Overall Dependability: Not fantastic apparently. Need to watch fuel pumps (2), all filters and the like.. Get it serviced before I leave, in Japan and in Dallas.. One rider had this to say: (I forget where I found the quote right now, I specify it is not mine, and pray forgiveness for the repost..)

«The frequent need to change the water pump seal can lead to enormous problems if unattended to, and the clutch pump seems to be an issue year after year for riders. Set aside those few glitches however, and again, this is an extremely reliable motorcycle. «

Ease of maintenance: Hard. Everything is more complex.

Electrical: Alternator: 450 W, Battery: 12V / 11,5 Ah. Need to get an alternator with a greater output. I would have to replace the battery with a GEL-battery anyway.

Length: 2.240 mm

Width: 990 mm

In short: cheaper, less reliable, not as heavy, fun to ride, great off road, worse fuel consumption…

Now, I have yet to test ride any of these two alternatives properly. The local BMW dealership is giving me a BMW R 1200 GS Adventure for a test run soon-ish. And my friend Andreas has agreed to let me try out his KTM 990 Adventure. (…fool… he may never get it back..)

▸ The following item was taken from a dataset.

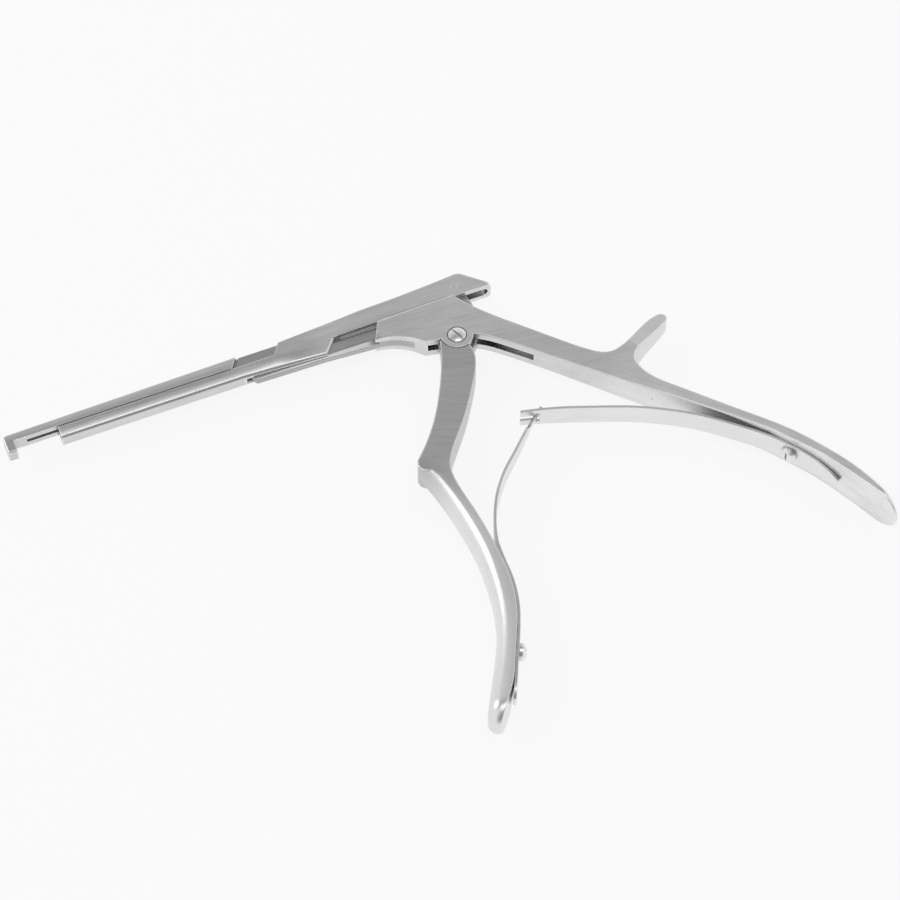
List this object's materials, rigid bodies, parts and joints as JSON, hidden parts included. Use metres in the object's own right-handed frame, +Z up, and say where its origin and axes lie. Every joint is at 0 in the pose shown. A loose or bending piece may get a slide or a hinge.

Without having properly tried out each of these bikes, just looking at the facts; I am angling towards the KTM based on price, off road capabilities and the lower need for refitting with third-party parts to make it (off)road ready..

Planning this adventure of a life time I have to figure out a way to do it so that this is just the first in a series of horizon conquering trips..

What´s with all the links..?

You´ve got to understand that this blog serves three purposes at this stage:

1) It´s my diary in this process of planning and preparation

2) It´s my medium for talking on and on and on about the thing I´m really interested in , the big trip!

3) It´s my planning tool. And as a planning tool I use it to store all of the information that I find at least semi-important to the project. So all the links are for me in order to get equipment, documents or training that I need for the trip. They are also for you, if you are planning anything similar.